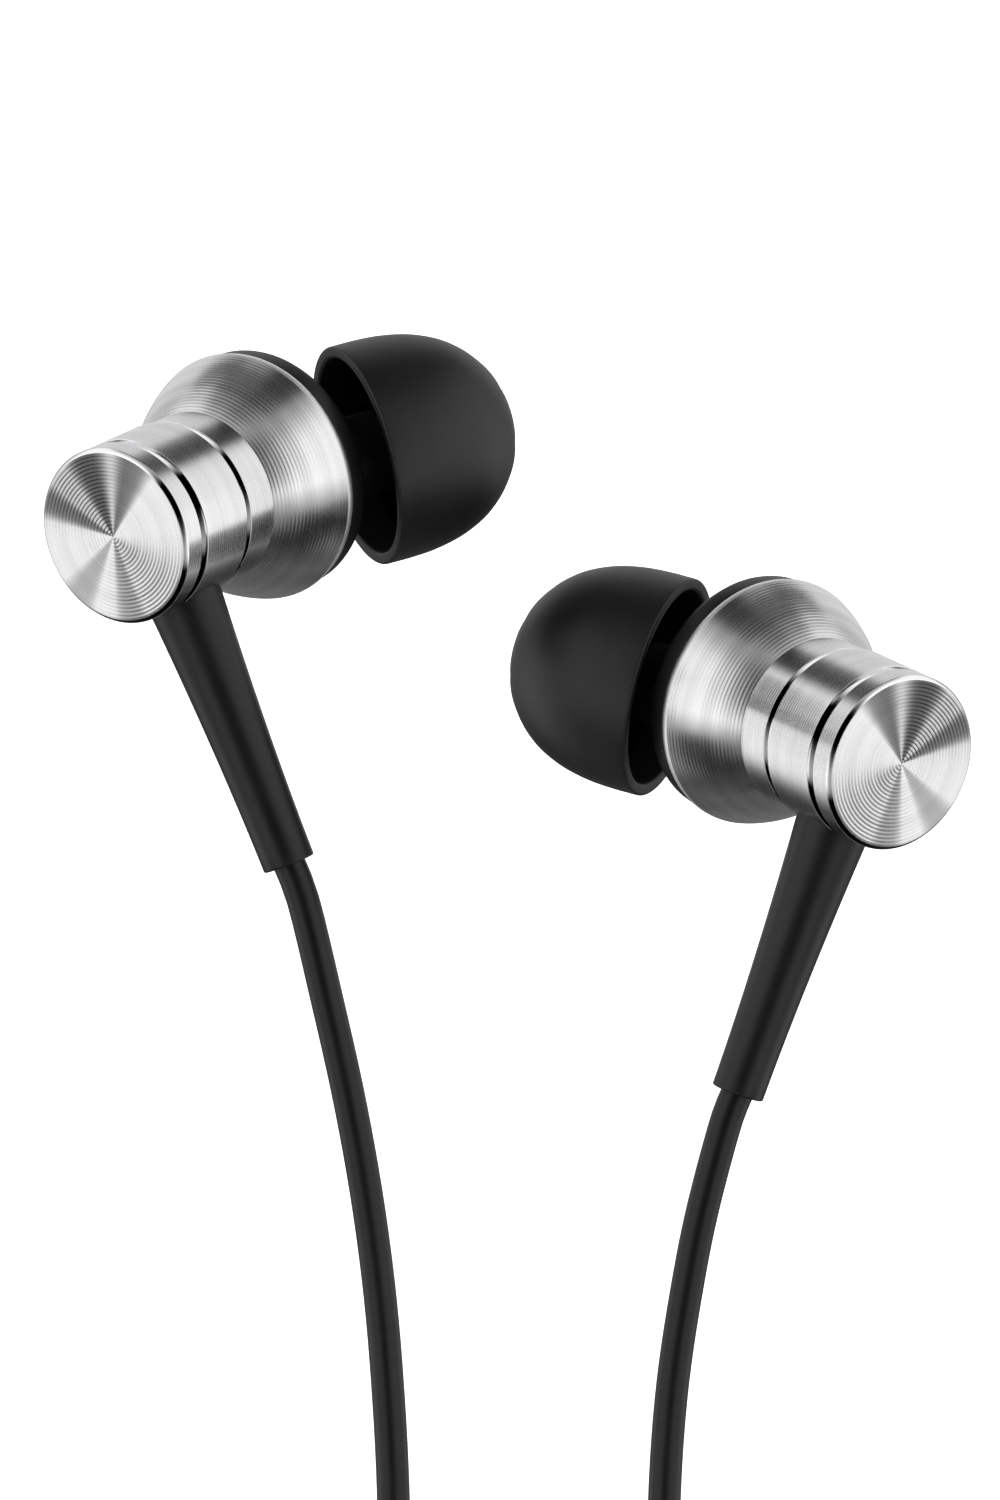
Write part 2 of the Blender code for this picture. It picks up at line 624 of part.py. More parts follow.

★ ★ ★ ★ ★ ★ ★

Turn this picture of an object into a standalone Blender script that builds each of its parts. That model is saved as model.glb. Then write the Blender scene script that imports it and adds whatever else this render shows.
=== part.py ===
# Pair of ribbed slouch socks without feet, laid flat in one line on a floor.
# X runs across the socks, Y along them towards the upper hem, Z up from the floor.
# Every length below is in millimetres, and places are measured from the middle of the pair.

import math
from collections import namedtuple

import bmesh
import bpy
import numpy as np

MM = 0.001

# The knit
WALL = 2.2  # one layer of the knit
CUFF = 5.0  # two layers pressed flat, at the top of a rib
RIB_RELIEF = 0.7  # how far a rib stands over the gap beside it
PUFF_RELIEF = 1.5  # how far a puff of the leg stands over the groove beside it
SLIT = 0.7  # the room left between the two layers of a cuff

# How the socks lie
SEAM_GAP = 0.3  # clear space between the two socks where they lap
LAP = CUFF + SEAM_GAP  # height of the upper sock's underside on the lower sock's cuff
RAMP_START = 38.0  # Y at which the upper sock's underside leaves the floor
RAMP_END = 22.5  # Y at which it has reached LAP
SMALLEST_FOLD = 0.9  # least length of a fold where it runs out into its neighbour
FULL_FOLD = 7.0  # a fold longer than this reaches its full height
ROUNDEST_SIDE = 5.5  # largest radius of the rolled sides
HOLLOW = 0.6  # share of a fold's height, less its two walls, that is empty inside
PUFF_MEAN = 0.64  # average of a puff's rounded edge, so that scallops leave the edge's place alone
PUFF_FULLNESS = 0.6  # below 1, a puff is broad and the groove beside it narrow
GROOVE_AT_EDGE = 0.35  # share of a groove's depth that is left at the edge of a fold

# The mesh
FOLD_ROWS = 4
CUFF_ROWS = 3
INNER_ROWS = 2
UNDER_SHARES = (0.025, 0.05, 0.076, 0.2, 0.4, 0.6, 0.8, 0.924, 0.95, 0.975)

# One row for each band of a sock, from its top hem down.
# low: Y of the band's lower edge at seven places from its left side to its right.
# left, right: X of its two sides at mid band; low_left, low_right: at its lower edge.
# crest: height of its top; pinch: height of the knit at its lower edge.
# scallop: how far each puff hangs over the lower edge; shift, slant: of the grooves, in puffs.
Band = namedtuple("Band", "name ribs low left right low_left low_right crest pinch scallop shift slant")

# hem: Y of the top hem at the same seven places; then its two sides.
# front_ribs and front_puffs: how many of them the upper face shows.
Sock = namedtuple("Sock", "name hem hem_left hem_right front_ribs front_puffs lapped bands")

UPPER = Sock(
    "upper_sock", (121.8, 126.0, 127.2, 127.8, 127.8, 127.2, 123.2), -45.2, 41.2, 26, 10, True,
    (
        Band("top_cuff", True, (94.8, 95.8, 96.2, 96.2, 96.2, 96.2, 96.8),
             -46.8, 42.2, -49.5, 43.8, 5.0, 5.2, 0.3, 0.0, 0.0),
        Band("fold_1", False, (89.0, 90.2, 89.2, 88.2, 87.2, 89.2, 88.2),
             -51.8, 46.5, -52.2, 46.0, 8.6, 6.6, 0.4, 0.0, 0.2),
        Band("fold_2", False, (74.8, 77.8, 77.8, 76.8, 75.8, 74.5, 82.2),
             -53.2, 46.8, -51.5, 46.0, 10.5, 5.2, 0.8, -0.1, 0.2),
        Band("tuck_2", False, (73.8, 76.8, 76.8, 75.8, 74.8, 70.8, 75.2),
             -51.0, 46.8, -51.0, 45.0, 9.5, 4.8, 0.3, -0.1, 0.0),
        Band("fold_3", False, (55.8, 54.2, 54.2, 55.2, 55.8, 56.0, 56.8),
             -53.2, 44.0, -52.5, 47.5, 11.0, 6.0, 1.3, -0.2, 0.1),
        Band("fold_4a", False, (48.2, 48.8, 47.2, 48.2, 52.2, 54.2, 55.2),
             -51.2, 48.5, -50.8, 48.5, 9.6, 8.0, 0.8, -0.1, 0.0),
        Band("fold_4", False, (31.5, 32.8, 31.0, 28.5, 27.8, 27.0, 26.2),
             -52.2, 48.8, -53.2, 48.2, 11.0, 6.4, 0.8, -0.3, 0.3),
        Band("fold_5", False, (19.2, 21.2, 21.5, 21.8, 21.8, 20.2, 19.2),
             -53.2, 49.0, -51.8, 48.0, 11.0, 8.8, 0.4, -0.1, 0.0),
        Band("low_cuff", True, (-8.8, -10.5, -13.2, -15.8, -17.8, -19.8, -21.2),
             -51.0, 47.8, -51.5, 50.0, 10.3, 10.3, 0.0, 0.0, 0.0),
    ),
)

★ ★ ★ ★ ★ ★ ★

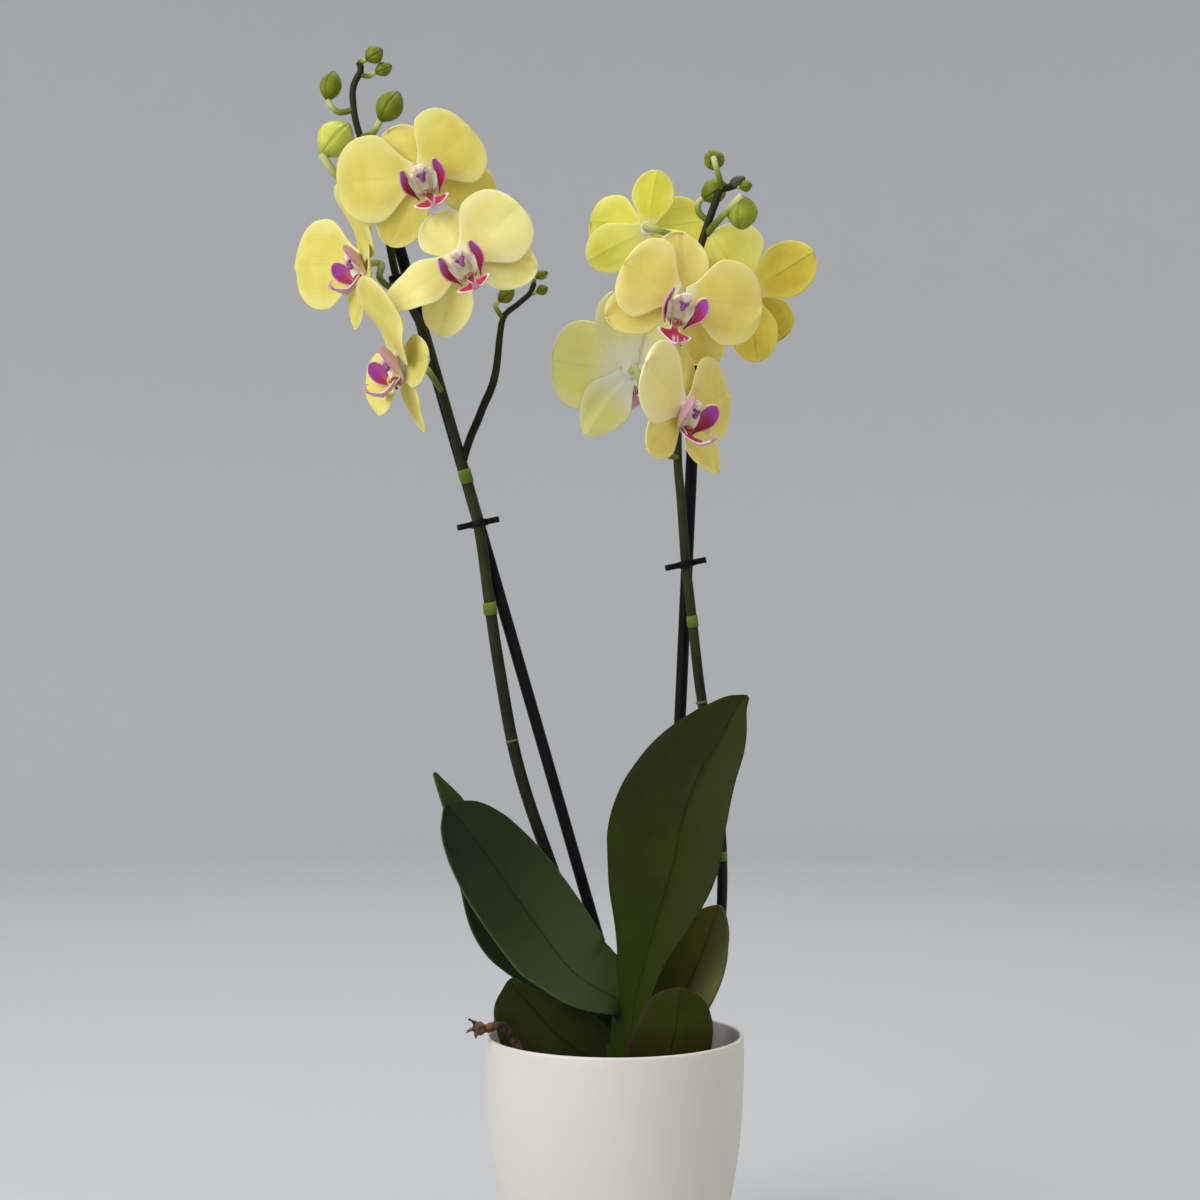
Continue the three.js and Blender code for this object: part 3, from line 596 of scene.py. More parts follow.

★ ★ ★ ★ ★ ★ ★

**Problem details:**
Tally up the lines in the records containing the word "that", then give the count and nothing else.

**Expected answer:**
4